REQUIREMENTS = Tally the lines holding "bodies" and state only that figure.

SUPPLIED DATA =
——————
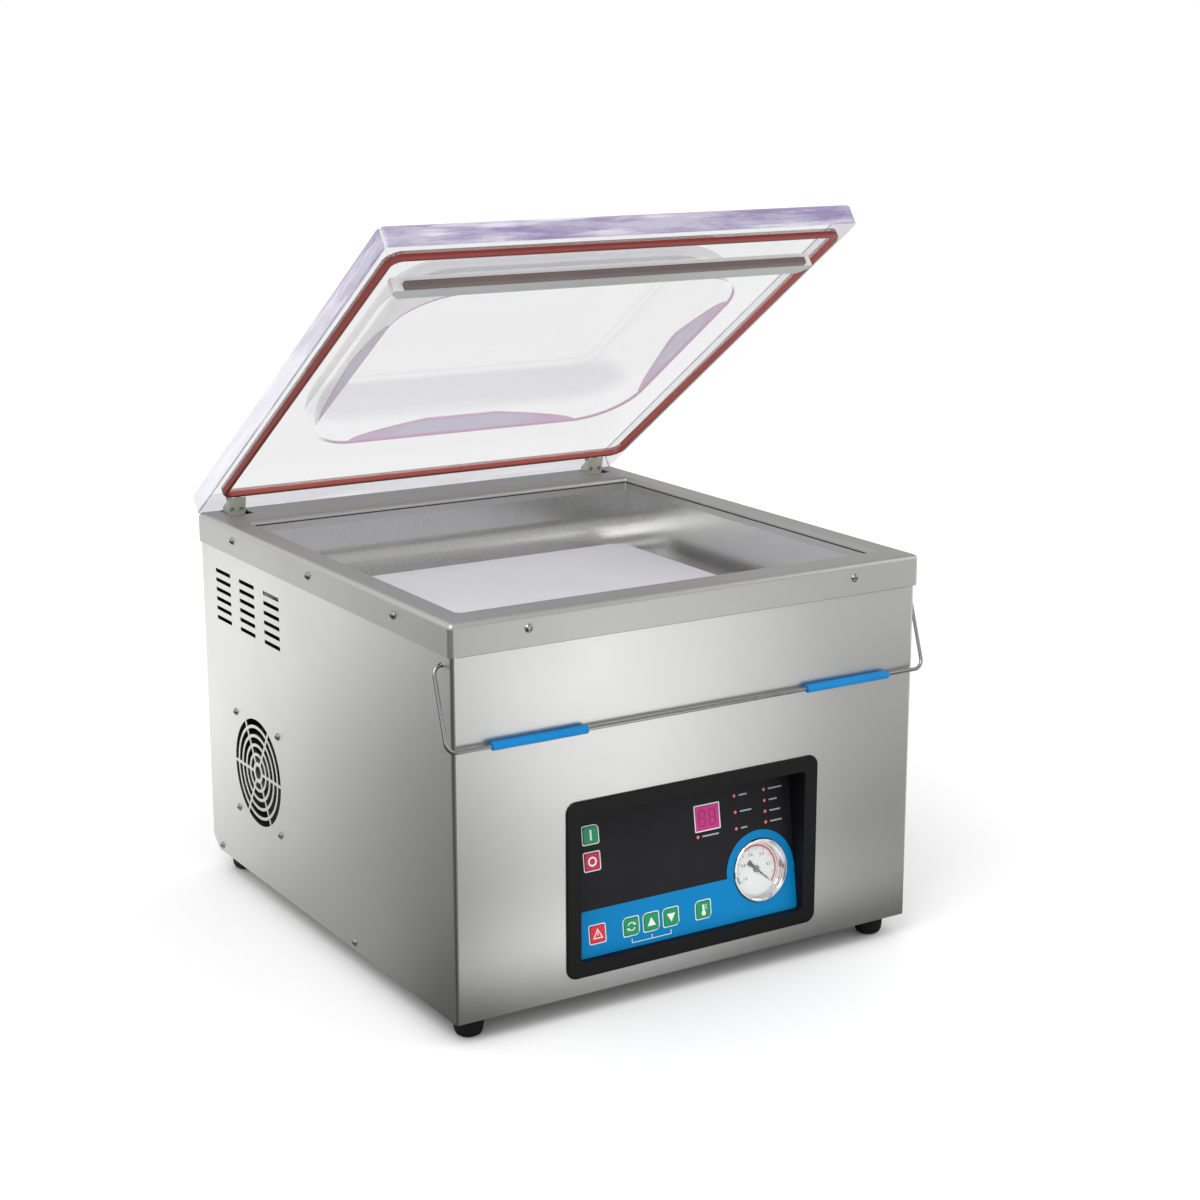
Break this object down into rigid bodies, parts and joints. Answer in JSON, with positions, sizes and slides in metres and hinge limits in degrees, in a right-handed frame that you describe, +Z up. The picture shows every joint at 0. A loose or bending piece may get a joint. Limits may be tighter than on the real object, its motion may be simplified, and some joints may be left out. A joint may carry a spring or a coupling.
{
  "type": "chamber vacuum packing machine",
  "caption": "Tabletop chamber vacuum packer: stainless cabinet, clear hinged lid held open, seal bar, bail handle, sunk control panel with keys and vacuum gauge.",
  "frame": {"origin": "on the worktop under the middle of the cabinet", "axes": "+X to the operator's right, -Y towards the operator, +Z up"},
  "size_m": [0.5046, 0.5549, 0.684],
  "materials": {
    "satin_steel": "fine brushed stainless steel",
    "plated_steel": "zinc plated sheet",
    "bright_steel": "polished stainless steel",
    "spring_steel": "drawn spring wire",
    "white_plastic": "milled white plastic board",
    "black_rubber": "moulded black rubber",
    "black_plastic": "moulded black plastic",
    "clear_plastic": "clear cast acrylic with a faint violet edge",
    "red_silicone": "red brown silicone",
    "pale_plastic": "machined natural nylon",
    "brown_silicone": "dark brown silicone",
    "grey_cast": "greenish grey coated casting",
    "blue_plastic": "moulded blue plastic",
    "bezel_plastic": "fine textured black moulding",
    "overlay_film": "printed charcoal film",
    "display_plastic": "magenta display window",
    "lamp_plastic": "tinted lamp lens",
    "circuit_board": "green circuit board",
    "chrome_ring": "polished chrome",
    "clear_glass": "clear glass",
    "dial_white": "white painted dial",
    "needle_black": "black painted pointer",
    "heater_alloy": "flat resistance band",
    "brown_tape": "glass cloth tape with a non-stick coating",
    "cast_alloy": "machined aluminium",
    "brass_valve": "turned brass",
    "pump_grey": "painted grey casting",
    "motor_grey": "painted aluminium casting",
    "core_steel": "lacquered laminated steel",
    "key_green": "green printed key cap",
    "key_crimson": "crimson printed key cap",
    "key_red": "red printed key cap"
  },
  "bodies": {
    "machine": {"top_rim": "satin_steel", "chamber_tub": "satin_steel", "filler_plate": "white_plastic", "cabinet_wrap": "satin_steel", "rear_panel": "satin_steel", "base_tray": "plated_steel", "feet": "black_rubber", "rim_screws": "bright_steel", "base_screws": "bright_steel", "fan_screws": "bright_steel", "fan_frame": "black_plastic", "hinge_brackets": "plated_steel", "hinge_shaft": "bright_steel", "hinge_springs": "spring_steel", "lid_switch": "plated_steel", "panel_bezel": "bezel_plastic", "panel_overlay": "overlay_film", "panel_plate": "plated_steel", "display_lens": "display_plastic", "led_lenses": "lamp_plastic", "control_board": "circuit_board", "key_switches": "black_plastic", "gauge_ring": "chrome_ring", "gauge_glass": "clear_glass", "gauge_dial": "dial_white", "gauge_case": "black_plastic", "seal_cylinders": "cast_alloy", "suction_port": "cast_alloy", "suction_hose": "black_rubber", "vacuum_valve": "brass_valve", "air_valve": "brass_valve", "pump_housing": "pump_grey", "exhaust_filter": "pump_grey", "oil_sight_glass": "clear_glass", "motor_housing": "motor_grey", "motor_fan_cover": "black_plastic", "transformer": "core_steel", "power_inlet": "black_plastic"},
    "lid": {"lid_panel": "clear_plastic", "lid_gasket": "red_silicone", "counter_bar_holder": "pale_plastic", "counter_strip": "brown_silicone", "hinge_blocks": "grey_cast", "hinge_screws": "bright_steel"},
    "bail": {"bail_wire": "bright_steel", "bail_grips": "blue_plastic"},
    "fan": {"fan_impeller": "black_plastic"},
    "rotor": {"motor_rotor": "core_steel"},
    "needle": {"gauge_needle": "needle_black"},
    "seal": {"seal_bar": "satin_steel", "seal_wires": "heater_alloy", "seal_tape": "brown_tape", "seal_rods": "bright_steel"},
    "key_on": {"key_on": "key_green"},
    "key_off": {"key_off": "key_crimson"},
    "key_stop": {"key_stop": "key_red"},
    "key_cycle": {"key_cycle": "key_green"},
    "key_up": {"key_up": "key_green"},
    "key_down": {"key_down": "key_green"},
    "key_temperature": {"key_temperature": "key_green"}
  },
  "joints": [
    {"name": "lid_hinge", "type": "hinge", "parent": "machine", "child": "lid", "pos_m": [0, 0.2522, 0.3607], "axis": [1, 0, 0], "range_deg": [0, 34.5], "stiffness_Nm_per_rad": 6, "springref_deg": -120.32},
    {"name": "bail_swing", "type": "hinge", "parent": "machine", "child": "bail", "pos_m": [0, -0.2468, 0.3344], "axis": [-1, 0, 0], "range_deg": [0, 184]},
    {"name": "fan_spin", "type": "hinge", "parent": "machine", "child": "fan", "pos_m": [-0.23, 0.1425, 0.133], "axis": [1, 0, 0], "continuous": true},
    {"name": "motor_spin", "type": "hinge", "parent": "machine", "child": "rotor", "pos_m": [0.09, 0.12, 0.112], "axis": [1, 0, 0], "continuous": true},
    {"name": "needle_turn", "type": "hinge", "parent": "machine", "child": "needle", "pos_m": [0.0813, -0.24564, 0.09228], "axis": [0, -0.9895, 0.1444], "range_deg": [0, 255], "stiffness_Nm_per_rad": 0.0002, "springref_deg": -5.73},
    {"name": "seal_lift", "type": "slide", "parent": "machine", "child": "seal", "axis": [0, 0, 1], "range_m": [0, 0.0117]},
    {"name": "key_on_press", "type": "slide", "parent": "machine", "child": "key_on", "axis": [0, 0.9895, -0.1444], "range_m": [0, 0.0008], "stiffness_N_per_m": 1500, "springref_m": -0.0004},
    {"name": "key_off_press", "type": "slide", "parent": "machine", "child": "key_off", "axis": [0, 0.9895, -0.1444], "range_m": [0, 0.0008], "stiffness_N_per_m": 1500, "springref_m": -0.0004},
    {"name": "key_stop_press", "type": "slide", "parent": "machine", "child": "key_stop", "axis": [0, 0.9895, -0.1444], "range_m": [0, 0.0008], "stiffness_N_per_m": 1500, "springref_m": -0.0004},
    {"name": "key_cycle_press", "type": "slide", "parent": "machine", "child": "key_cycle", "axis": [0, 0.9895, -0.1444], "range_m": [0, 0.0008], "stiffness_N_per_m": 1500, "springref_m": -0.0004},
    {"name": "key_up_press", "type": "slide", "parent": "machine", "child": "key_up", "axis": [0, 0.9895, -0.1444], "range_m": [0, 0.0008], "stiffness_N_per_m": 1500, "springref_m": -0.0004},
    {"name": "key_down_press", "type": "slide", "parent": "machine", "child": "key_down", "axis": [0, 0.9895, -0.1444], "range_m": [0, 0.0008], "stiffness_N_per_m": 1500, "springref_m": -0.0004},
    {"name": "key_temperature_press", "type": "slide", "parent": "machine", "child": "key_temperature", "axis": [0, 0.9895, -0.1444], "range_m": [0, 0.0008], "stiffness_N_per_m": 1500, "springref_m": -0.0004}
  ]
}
——————
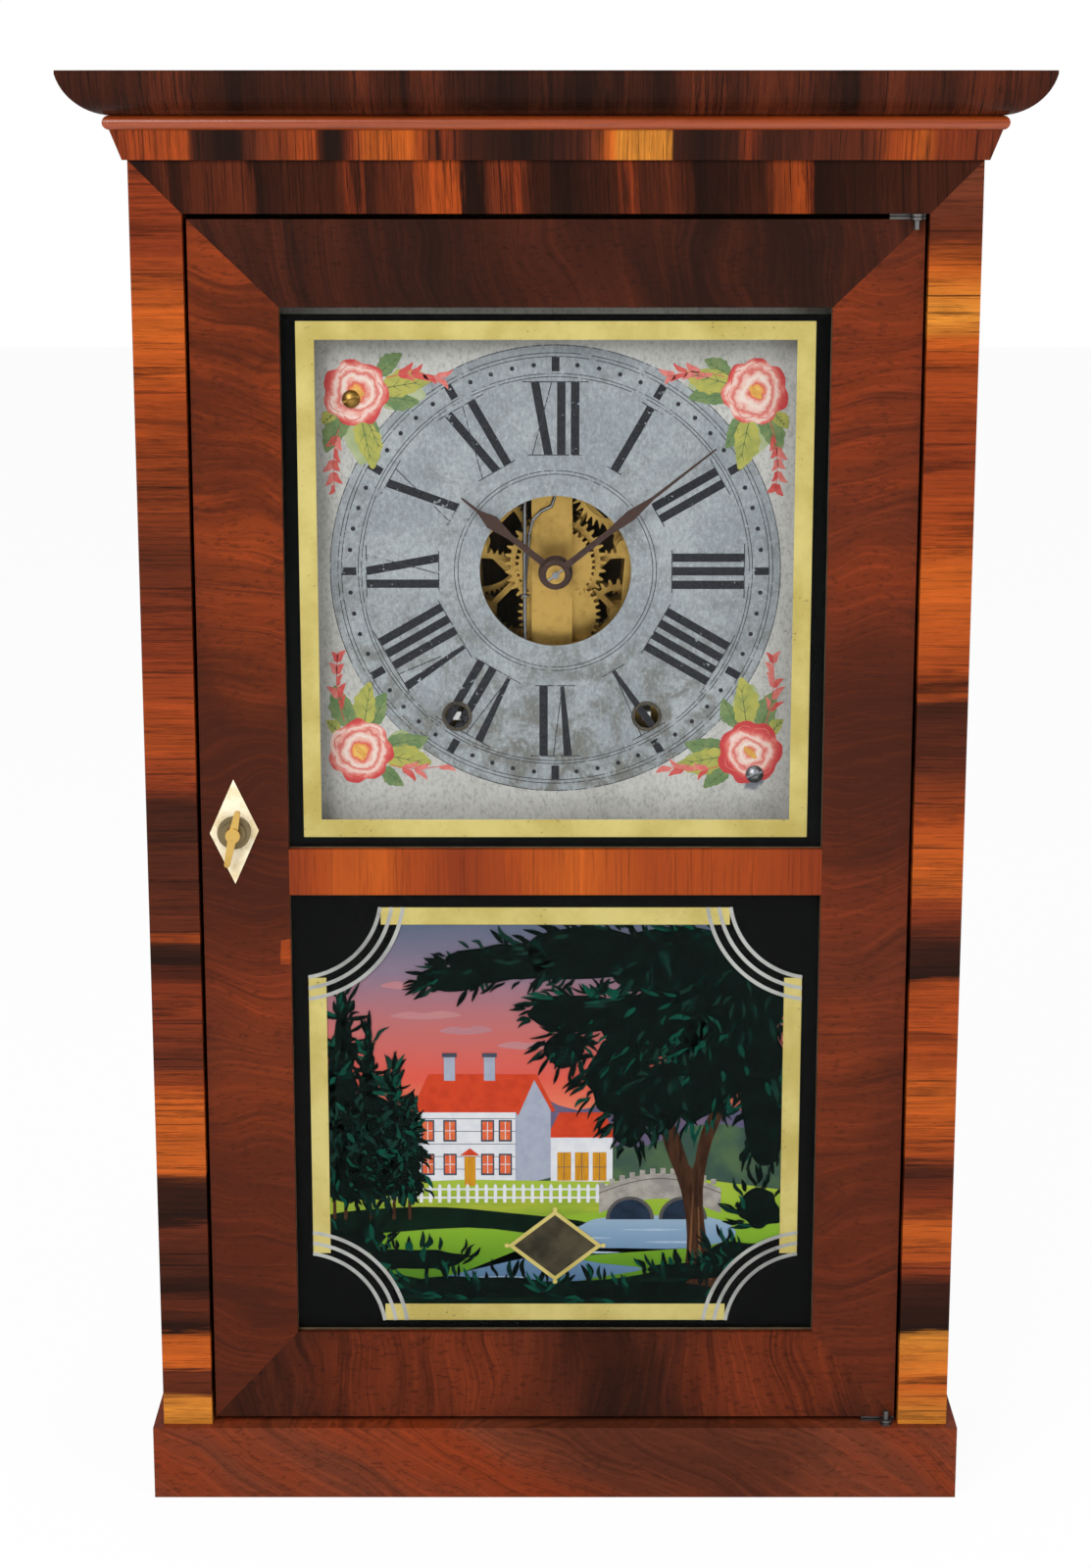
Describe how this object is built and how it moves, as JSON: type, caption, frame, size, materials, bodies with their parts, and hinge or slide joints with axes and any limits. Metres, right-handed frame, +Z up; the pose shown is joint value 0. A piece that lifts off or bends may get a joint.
——————
FULL SOLUTION = 3